> _Task material_
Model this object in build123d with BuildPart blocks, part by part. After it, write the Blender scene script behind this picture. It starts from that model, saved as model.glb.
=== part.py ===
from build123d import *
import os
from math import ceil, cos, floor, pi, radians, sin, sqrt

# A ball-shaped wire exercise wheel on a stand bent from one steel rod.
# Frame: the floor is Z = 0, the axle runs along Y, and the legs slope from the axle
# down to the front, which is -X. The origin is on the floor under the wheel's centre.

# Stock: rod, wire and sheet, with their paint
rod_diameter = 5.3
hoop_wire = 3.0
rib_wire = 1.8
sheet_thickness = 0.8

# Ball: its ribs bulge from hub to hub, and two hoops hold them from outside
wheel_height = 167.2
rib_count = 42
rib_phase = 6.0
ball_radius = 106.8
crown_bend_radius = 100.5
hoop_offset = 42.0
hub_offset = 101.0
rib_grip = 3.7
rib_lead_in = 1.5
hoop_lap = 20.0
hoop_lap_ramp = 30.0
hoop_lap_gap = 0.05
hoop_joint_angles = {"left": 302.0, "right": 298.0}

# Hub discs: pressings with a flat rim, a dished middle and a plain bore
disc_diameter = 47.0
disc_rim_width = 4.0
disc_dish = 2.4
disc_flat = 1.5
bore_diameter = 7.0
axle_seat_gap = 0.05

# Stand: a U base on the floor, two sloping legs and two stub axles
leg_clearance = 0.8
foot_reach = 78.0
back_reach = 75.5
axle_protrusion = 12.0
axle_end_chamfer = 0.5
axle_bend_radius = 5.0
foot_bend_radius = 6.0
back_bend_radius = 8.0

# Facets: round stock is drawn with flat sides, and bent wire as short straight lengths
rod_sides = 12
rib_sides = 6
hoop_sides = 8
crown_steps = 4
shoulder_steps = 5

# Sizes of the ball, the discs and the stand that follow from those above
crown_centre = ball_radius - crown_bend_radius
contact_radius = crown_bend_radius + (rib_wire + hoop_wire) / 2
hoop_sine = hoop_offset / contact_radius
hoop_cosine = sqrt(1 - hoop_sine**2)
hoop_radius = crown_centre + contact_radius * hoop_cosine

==

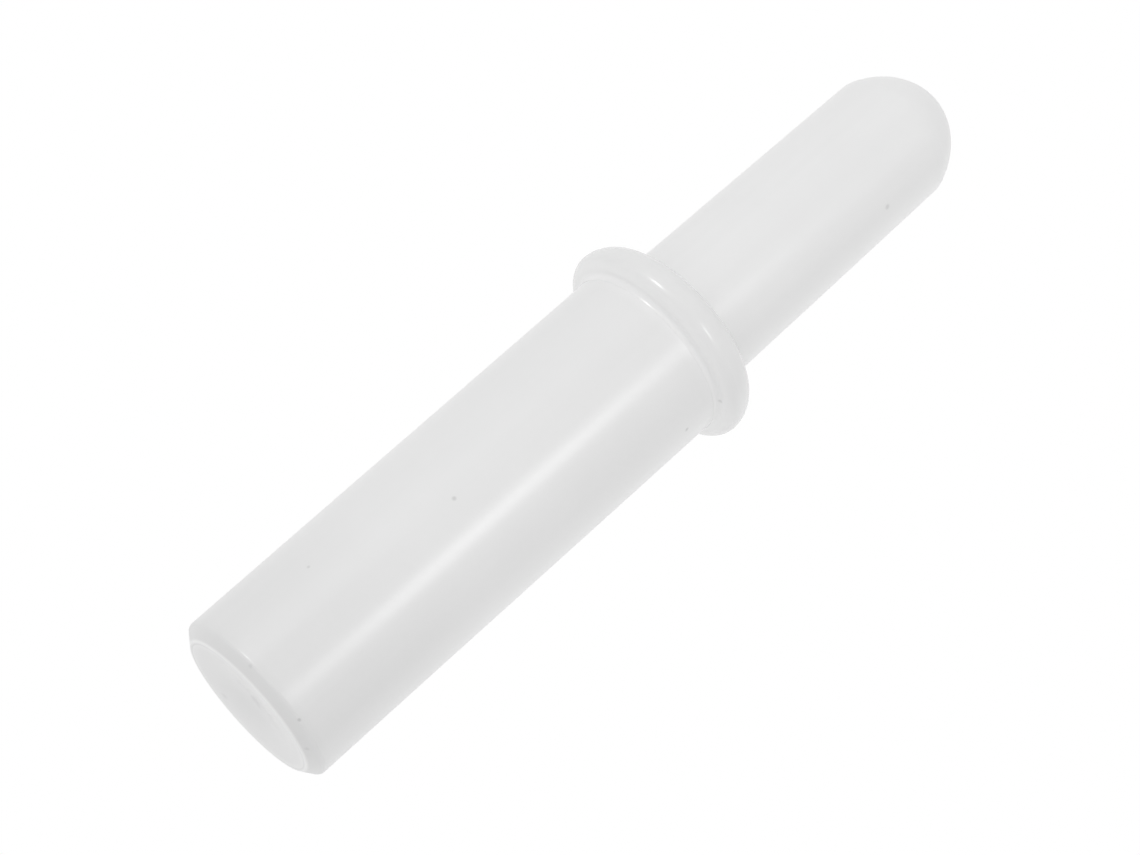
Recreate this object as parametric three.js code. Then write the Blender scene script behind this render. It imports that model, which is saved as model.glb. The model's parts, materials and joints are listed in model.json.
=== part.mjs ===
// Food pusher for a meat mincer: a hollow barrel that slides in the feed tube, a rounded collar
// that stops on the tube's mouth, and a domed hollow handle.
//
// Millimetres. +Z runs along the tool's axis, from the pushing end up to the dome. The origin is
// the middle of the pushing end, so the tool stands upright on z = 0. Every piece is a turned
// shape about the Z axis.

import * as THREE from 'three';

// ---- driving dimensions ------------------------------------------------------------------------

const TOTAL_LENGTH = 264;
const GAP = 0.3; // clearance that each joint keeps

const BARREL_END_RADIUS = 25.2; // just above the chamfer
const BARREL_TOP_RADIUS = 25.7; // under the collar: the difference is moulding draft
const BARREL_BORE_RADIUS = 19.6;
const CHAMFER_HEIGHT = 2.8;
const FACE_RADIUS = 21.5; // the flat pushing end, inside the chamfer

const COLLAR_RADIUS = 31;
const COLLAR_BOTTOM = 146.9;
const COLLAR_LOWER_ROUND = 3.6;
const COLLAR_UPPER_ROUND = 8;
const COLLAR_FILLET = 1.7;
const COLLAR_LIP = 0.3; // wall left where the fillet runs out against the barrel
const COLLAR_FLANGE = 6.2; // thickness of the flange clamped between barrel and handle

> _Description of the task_
Start with the line that contains "Recreate this object" and end with the line that contains "const FACE_RADIUS = 21.5;"; give those lines again exactly, and no others.

> _Finished task_
Recreate this object as parametric three.js code. Then write the Blender scene script behind this render. It imports that model, which is saved as model.glb. The model's parts, materials and joints are listed in model.json.
=== part.mjs ===
// Food pusher for a meat mincer: a hollow barrel that slides in the feed tube, a rounded collar
// that stops on the tube's mouth, and a domed hollow handle.
//
// Millimetres. +Z runs along the tool's axis, from the pushing end up to the dome. The origin is
// the middle of the pushing end, so the tool stands upright on z = 0. Every piece is a turned
// shape about the Z axis.

import * as THREE from 'three';

// ---- driving dimensions ------------------------------------------------------------------------

const TOTAL_LENGTH = 264;
const GAP = 0.3; // clearance that each joint keeps

const BARREL_END_RADIUS = 25.2; // just above the chamfer
const BARREL_TOP_RADIUS = 25.7; // under the collar: the difference is moulding draft
const BARREL_BORE_RADIUS = 19.6;
const CHAMFER_HEIGHT = 2.8;
const FACE_RADIUS = 21.5; // the flat pushing end, inside the chamfer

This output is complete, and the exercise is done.